Local search is about presence and proximity as much as it is about authority. When someone searches for a service near them, the map pack often appears above the regular results and the decision happens quickly. A complete and active Google Business Profile, a website that answers local intent and consistent signals across the web can move you to the short list faster than any glossy campaign. In Suffolk and Cambridgeshire, where people often look for a nearby expert they can speak to today rather than a faceless national brand, these basics are the path to steady enquiries.

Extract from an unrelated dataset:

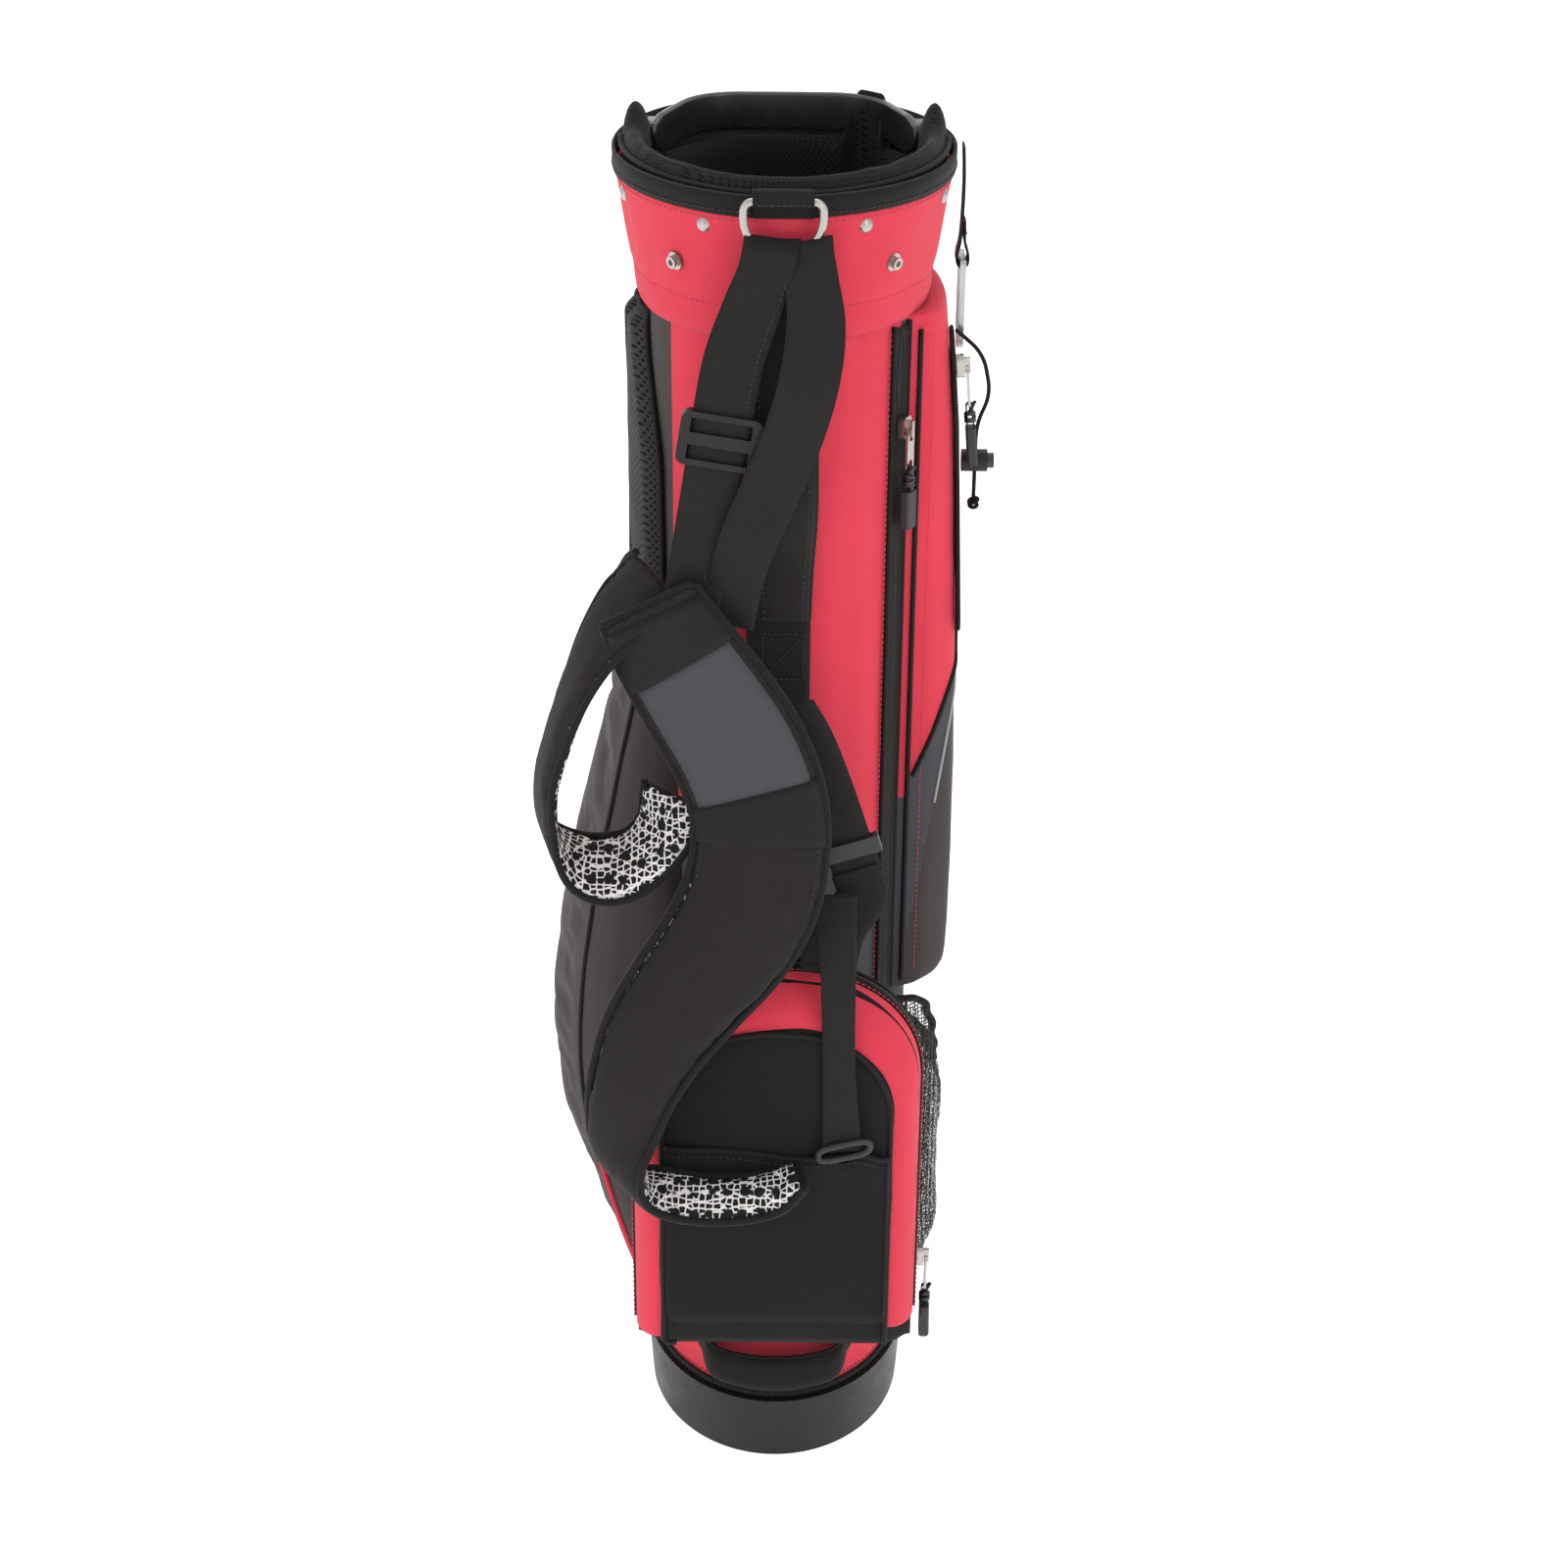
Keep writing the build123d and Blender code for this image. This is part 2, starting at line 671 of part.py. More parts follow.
def ladder_buckle():
    """Buckle that the webbing runs through, with two windows and a bar between them."""
    shape = Box(webbing_width + 10, 30, 6.4)
    shape = fillet(shape.edges().filter_by(Axis.Z), 5)
    shape = shape - Box(webbing_width - 1, 60, webbing_thick + 1.2)
    for y in (-7.5, 7.5):
        shape = shape - Pos(0, y, 3) * Box(webbing_width - 1, 8, 6.4)
    return run_frame(buckle_run, 0.34, webbing_y) * shape


def shoulder_pad_main():
    route = [(-62, 622, 66), (-44, 592, 80), (-18, 548, 92), (-13, 500, 78), (-20, 452, 78), (-52, 408, 72)]
    route = route + [(-80, 362, 60), (-88, 318, 50), (-68, 285, 44), (-30, 268, 34), (8, 276, 30)]
    sag = [(660, -141), (600, -145), (500, -168), (442, -182), (392, -190), (330, -196), (200, -200)]
    return draped(route, sag, pad_thick)


def shoulder_pad_loop():
    route = [(-86, 630, 36), (-108, 600, 40), (-126, 556, 34), (-131, 512, 32)]
    route = route + [(-122, 476, 34), (-98, 464, 40), (-66, 476, 44)]
    sag = [(660, -127), (600, -131.5), (545, -139), (460, -148), (430, -149)]
    return draped(route, sag, 9.0)


tail_y = -145.0
tail_run = ((28.0, 512.0), (45.0, 460.0))


def webbing_tail():
    route = [(14, 545, 30), (*tail_run[0], 28), (*tail_run[1], 28)]
    route = route + [(38, 440, 30), (30, 418, 32), (27, 398, 34)]
    return draped(route, [(600, tail_y), (390, tail_y)], webbing_thick)


def run_frame(run, share, y):
    """Frame on a straight webbing run: local Y up the webbing, local Z out of it."""
    (x0, z0), (x1, z1) = run
    middle = (x0 + (x1 - x0) * share, y, z0 + (z1 - z0) * share)
    across = Vector(z0 - z1, 0, x1 - x0).normalized()
    return Plane(origin=middle, x_dir=across, z_dir=(0, -1, 0))


def tail_slider():
    """Flat loop round the webbing's straight run."""
    ring = Box(36, 10, 6.6) - Box(30.6, 20, webbing_thick + 1.2)
    return run_frame(tail_run, 0.72, tail_y) * ring


def webbing_lower():
    return draped([(35, 393, 24), (36, 350, 24), (38, 300, 24)], [(400, -173), (290, -175)], webbing_thick)


# zips
garment_zip_y = -60.0
garment_zip_low = 330.0
garment_zip_high = 754.0
garment_slider_z = 697.0
tape_thick = 1.6


def surface_frame(y, z):
    """Frame on the body's right side: local X level along the surface, local Y up, local Z outward."""
    x = oval_x(body_half_width, body_half_depth, y)
    away = math.radians(outward_angle(x, y))
    outward = (math.cos(away), math.sin(away), 0)
    return Plane(origin=(x, y, z), x_dir=(-math.sin(away), math.cos(away), 0), z_dir=outward)


def garment_zip_tape():
    strip = surface_frame(garment_zip_y, (garment_zip_low + garment_zip_high) / 2)
    strip = strip * Box(16, garment_zip_high - garment_zip_low, 12)
    grow = skin_gap + tape_thick
    return (strip & oval(body_half_width + grow, body_half_depth + grow, 0, 900)) - around_body()


valuables_y = -30.0
valuables_low = 566.0
valuables_high = 740.0


def valuables_x(z):
    """Face of the right pocket beside the valuables zip."""
    return 94 + (742 - z) / 52 * 4.5 if z > 690 else 98.5 + (690 - z) / 130 * 5.5


def valuables_zip():
    """Narrow zip that lies on the right pocket's face."""
    near = [(valuables_x(z) + 0.3, z) for z in (valuables_high, 690, valuables_low)]
    far = [(x + tape_thick, z) for x, z in near]
    return front_panel(near + far[::-1], valuables_y - 5, valuables_y + 5)


slider_lift = 0.3


def slider_places():
    """Frames under the four sliders: local Y up the zip, local Z out of the fabric."""
    garment = surface_frame(garment_zip_y, garment_slider_z)
    lift = skin_gap + tape_thick + slider_lift
    valuables = valuables_x(722) + 0.3 + tape_thick + slider_lift
    ball = ball_pocket_half_width + trim_thick + slider_lift
    ball_y = ball_pocket_front + 23 + ball_trim_depth / 2
    slanted = Plane(origin=(valuables, valuables_y, 722), x_dir=(0, 1, 0), z_dir=(52, 0, 4.5))
    return {
        "garment": Plane(garment.origin + garment.z_dir * lift, x_dir=garment.x_dir, z_dir=garment.z_dir),
        "valuables": slanted,
        "ball": Plane(origin=(ball, ball_y, 186), x_dir=(0, 1, 0), z_dir=(1, 0, 0)),
    }


def zip_slider():
    """Slider body lying on its tape, with a bridge that holds the pull."""
    body = Pos(0, 0, slider_thick / 2) * Box(slider_width, slider_length, slider_thick)
    body = fillet(body.edges().filter_by(Axis.Z), 2.4)
    bridge = Pos(0, 0, slider_thick + 1.7) * Box(2.4, 9, 3.6)
    return body + bridge - Pos(0, pull_axle_y, pull_axle_z) * along_x(1.1, 10)


pull_axle_y = -1.0
pull_axle_z = slider_thick + 1.6


def zip_pull():
    """Flat metal pull: its axle lies in the slider's bridge."""
    plate = Pos(0, -pull_length / 2, 0) * Box(pull_width, pull_length, pull_thick)
    plate = fillet(plate.edges().filter_by(Axis.Z), 2.8)
    plate = plate - Pos(0, -2.0, 0) * Box(3.2, 8.6, 10) - Pos(0, tab_hole_y, 0) * Box(3.8, 4.4, 10)
    return Pos(0, pull_axle_y, pull_axle_z) * (plate + along_x(0.95, 4.2))


tab_hole_y = -pull_length + 4.2
tab_axle_y = -pull_length + 1.0
tab_loop_radius = 2.35
tab_loop_wall = 1.0


def pull_tab():
    """Moulded grip with its own thin loop round the pull's end bar."""
    low = tab_hole_y - 16
    grip = Pos(0, low - tab_length / 2, 0) * Box(tab_width, tab_length, tab_thick)
    grip = chamfer(grip.edges().filter_by(Axis.Y), 1.2)
    bend = along_x(tab_loop_radius, 2.4) - along_x(tab_loop_radius - tab_loop_wall, 6)
    bend = bend & Pos(0, 5, 0) * Box(10, 10, 10)
    loop = Pos(0, tab_axle_y, 0) * bend
    length = tab_axle_y - low + 1
    for side in (-1, 1):
        place = Pos(0, tab_axle_y - length / 2, side * (tab_loop_radius - tab_loop_wall / 2))
        loop = loop + place * Box(2.4, length, tab_loop_wall)
    return Pos(0, pull_axle_y, pull_axle_z) * (grip + loop)


# towel clip and drawcord
clip_y = 6.0
clip_x = body_half_width + 20.0
clip_eye_z = 774.0


def clip_webbing():
    """Short webbing that hangs from the rim down past the cuff."""
    across = (clip_y - 8, clip_y + 8)
    strip = block((clip_x - 2, clip_x), across, (clip_eye_z, 838))
    hook = block((clip_x - 6, clip_x), across, (832, 838))
    eye = block((clip_x - 4, clip_x + 4), across, (clip_eye_z - 4.2, clip_eye_z + 4.2))
    hole = Pos(clip_x, clip_y, clip_eye_z) * (Rot(90, 0, 0) * Cylinder(2.7, 60))
    return strip + hook + eye - hole


def towel_clip():
    """Long snap clip whose straight top bar lies in the webbing's eye."""
    drop = 27.0
    outside = RectangleRounded(27, 2 * drop, 12) + Pos(0, drop - 14) * RectangleRounded(27, 28, 2.4)
    inside = RectangleRounded(20.2, 2 * drop - 6.8, 8.6) + Pos(0, drop - 14) * RectangleRounded(20.2, 21.2, 1)
    ring = extrude(outside - inside, 1.7, both=True)
    frame = Plane(origin=(clip_x, clip_y, clip_eye_z - drop + 1.7), x_dir=(0, 1, 0), z_dir=(1, 0, 0))
    return frame * ring


cord_radius = 1.2
cord_y = -14.0
lock_z = 660.0
lock_x = 111.5


def cord_route():
    """Stops of the elastic cord, from the seam to its free end."""
    return [
        (97.8, cord_y, 738),
        (114, cord_y, 724),
        (119, cord_y, 700),
        (lock_x, cord_y, 682),
        (lock_x, cord_y, 634),
    ]


def cord_radii(stops):
    radii = []
    for before, here, after in zip(stops, stops[1:], stops[2:]):
        one = Vector(*here) - Vector(*before)
        two = Vector(*after) - Vector(*here)
        turn = math.radians(one.get_angle(two))
        radii.append(0.45 * min(one.length, two.length) / math.tan(turn / 2))
    return radii


def elastic_cord():
    stops = cord_route()
    radii = cord_radii(stops)
    path = FilletPolyline(*stops, radius=radii)
    start = Plane(origin=path @ 0, z_dir=path % 0)
    cord = sweep(start * Circle(cord_radius), path=path)
    expected = math.pi * cord_radius**2 * path.length
    print("elastic_cord radii", [round(r, 1) for r in radii], "length", round(path.length, 1))
    print("elastic_cord volume", round(cord.volume, 1), "expected", round(expected, 1))
    return cord


def cord_lock_barrel():
    """Barrel lock across the cord, open at its outer end for the button."""
    barrel = along_x(6.5, 15)
    barrel = barrel - Rot(0, 0, 0) * Cylinder(cord_radius + 0.5, 40)
    barrel = barrel - Pos(5, 0, 0) * along_x(4.6, 8)
    return Pos(lock_x - 0.5, cord_y, lock_z) * barrel


def cord_lock_button():
    button = along_x(4.5, 7)
    return Pos(lock_x - 0.5 + 7.8, cord_y, lock_z) * button


def save(shape, name):
    export_step(shape, f"parts/{name}.step")


def main():
    os.makedirs("parts", exist_ok=True)
    single = {
        "base_cup": base_cup(),
        "foot_plate": foot_plate(),
        "bag_shell": bag_shell(),
        "divider_frame": divider_frame(),
        "cuff_cover": cuff_cover(),
        "collar_ring": collar_ring(),
        "cuff_binding": cuff_binding(),
        "collar_pad": collar_pad(),
        "lift_handle": lift_handle(),
        "leg_bracket": leg_bracket(),
        "right_pocket": right_pocket(),
        "left_pocket": left_pocket(),
        "ball_pocket": ball_pocket(),
        "ball_trim": ball_trim(),
        "pocket_flap": pocket_flap(),
        "bottle_pouch": bottle_pouch(),
        "hip_pad": hip_pad(),
        "spine_webbing": spine_webbing(),
        "carry_handle": carry_handle(),
        "strap_tab": strap_tab(),
        "strap_ring": strap_ring(),
        "lower_grab_handle": lower_grab_handle(),
        "webbing_left": webbing_left(),
        "webbing_right": webbing_right(),
        "ladder_buckle": ladder_buckle(),
        "shoulder_pad_main": shoulder_pad_main(),
        "shoulder_pad_loop": shoulder_pad_loop(),
        "webbing_tail": webbing_tail(),
        "tail_slider": tail_slider(),
        "webbing_lower": webbing_lower(),
        "garment_zip_tape": garment_zip_tape(),
        "valuables_zip": valuables_zip(),
        "clip_webbing": clip_webbing(),
        "towel_clip": towel_clip(),
        "elastic_cord": elastic_cord(),
        "cord_lock_barrel": cord_lock_barrel(),
        "cord_lock_button": cord_lock_button(),
    }
    for label, side in (("left", -1), ("right", 1)):
        single[f"{label}_leg_knuckle"] = leg_knuckle(side)
        single[f"{label}_leg_tube"] = leg_tube(side)
        single[f"{label}_leg_foot"] = leg_foot(side)
        single[f"{label}_rod_clip"] = rod_clip(side)
        single[f"{label}_push_rod"] = push_rod(side)
    for label, frame in slider_places().items():
        single[f"{label}_slider"] = frame * zip_slider()
        single[f"{label}_pull"] = frame * zip_pull()
        single[f"{label}_tab"] = frame * pull_tab()
    for name, shape in single.items():
        save(shape, name)
        if len(shape.solids()) != 1:
            print("WRONG", name, len(shape.solids()), [round(s.volume, 1) for s in shape.solids()])
    save(pivot_pins(), "leg_pivot_pins")
    save(Compound(children=[support_stay(a) for a in stay_angles.values()]), "support_stays")
    save(dome_rivets(), "dome_rivets")
    save(hood_studs(), "hood_studs")


main()
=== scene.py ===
import json
import math
import bpy
import bmesh
from mathutils import Matrix, Vector, noise
from mathutils.bvhtree import BVHTree

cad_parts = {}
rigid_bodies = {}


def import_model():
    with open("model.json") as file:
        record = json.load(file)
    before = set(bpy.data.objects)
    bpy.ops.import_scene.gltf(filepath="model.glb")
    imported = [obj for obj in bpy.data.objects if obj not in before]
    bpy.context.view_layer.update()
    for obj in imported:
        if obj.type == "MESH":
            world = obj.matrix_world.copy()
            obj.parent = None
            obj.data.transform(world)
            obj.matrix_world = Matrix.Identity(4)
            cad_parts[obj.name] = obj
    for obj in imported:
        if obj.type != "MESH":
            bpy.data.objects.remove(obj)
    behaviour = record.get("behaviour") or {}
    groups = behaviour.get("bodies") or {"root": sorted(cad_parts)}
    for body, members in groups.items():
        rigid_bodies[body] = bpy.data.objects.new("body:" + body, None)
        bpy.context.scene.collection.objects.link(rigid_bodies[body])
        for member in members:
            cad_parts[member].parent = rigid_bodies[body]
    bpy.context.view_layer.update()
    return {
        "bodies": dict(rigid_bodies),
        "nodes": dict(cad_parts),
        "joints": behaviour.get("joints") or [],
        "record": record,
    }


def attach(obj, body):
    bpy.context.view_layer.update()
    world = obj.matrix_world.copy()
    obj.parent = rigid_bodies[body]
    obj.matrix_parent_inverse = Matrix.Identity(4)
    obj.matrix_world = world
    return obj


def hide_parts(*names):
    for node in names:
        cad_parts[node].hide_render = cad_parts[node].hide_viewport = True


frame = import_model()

mm = 0.001
nodes = frame["nodes"]


# small helpers
def oval(halfWidth, halfDepth, angle):
    return halfWidth * math.cos(angle), halfDepth * math.sin(angle)


def wobble(x, y, z, scale, amount):
    return noise.noise(Vector((x / scale, y / scale, z / scale))) * amount


def smoothStep(low, high, value):
    t = max(0.0, min(1.0, (value - low) / (high - low)))
    return t * t * (3 - 2 * t)


def bump(value, middle, width):
    return math.exp(-((value - middle) / width) ** 2)


def curveAt(a, b, c, d, t):
    # Catmull-Rom between b and c
    return 0.5 * (2 * b + (c - a) * t + (2 * a - 5 * b + 4 * c - d) * t * t
                  + (3 * b - 3 * c + d - a) * t ** 3)


def splineThrough(stops, steps):
    # smooth line through rows of numbers of any length
    rows = [stops[0]] + list(stops) + [stops[-1]]
    out = []
    for i in range(1, len(rows) - 2):
        for s in range(steps):
            near = zip(rows[i - 1], rows[i], rows[i + 1], rows[i + 2])
            out.append([curveAt(a, b, c, d, s / steps) for a, b, c, d in near])
    out.append(list(stops[-1]))
    return out


def runAt(path, i):
    # direction of a path at one of its points
    return (path[min(i + 1, len(path) - 1)] - path[max(i - 1, 0)]).normalized()


def newPiece(name, verts, faces, mats, body="bag", slotName=None, faceMats=None, smooth=True):
    mesh = bpy.data.meshes.new(name)
    mesh.from_pydata([tuple(c * mm for c in v) for v in verts], [], faces)
    mesh.validate()
    obj = bpy.data.objects.new(name, mesh)
    bpy.context.scene.collection.objects.link(obj)
    for m in mats if isinstance(mats, (list, tuple)) else [mats]:
        mesh.materials.append(m)
    if faceMats:
        for poly, index in zip(mesh.polygons, faceMats):
            poly.material_index = index
    b = bmesh.new()
    b.from_mesh(mesh)
    bmesh.ops.recalc_face_normals(b, faces=b.faces)
    b.to_mesh(mesh)
    b.free()
    for poly in mesh.polygons:
        poly.use_smooth = smooth
    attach(obj, body)
    return obj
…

Start with the exact business name, address and phone that you use on your site and in your documents. Choose a primary category that fits how you actually serve customers and add one or two secondary categories where they are strictly relevant. Write a friendly description in plain English that explains your speciality, your service area and what makes you a safe pair of hands. Add opening hours and keep them accurate during holidays. Use a local phone number if you want to show you are genuinely based where you say you are. These small choices signal reliability, which is what both people and algorithms are trying to detect.
Photography is the fastest way to make your listing feel alive. Add a clear exterior shot so a first time visitor can recognise the building from the street. Add the interior so they can picture themselves in the space. Show the team as they work and the results you deliver. Avoid filters that make things look unreal. Update images regularly and choose a mix that reflects the range of your work across Bury St Edmunds, Cambridge, Ely, Stowmarket and nearby towns. When people see familiar places and real faces, they are more likely to trust that you will turn up and do the job with care.
The services and products sections are not decoration. They are a menu. Add each main service with a short explanation and, if it helps, a guide price or typical time frame. Link directly to the most relevant page on your site so that a person who clicks lands in the right place rather than at the home page. Keep names clear and avoid invented labels that no one searches for. If you offer seasonal items or events, rotate them rather than letting them gather dust. A tidy menu reassures the busy person who is scanning on a phone that you probably have what they need.
Reviews are a form of word of mouth that scale. Ask for them at moments of genuine satisfaction and make it easy with a short link. When a review arrives, reply with warmth and include a small detail that shows you remember the job. If you receive a poor review, resist the urge to argue. Explain your process, invite a private chat to resolve the issue and thank the person for the feedback. Over time, a steady flow of honest reviews that mention the service and the town strengthens both rankings and conversion. People trust a pattern more than a single perfect score.
Posting once a week is enough to keep your profile active. Share a recent project, a small offer, a change in hours or a helpful reminder. Use a single photo, a short paragraph and a link to a relevant page. Treat it like a noticeboard for your closest customers. Over time, these posts show both people and search engines that the business is present and serving the community.
Local intent is not satisfied by a bare list of towns. Create a small number of area pages that are genuinely useful. For Bury St Edmunds, write about the way you serve local customers, include directions to your office if you have one, name nearby areas you cover and show one or two recent projects with short notes on the outcome. Do the same for other key towns you reach such as Cambridge and Ely. Link naturally from your work or blog to these pages and back to relevant services. This web of context helps visitors and search engines understand where you work and what you are known for.
Consistency across trusted directories still matters. Make sure your name, address and phone match on the major listings you actually need and move on. Spending weeks chasing dozens of weak directories adds noise rather than strength. A clean set of citations plus an active profile plus a useful site is enough to compete in most markets in Suffolk and Cambridgeshire.
Look beyond views and impressions. Track calls, website clicks and direction requests from your profile. In analytics, measure contact form submissions, click to call events and bookings. Watch which pages prompt action and which ones only attract empty visits. When a local page attracts traffic but few enquiries, enrich it with proof and a clearer next step. When a post drives calls, write another like it next month. Measurement is a way to learn how your market actually behaves, not a way to feed a dashboard.
Local SEO rewards steady maintenance. Each month, add a photo, write a short update, respond to reviews, check opening hours and publish one helpful piece of content on your site. That content might be a guide that answers a common question, a short case study or a seasonal checklist. Over time, these actions compound. They build a profile that looks alive, a site that feels useful and a reputation that people in your area come to trust.
You do not need a complex campaign to appear for your neighbours. You need a complete and honest profile, a site that answers local intent and a habit of showing up. When you do that, the map pack becomes less of a mystery and more of a predictable channel. In a county like Suffolk, where people prefer a real person who is easy to reach, this calm approach often beats louder tactics.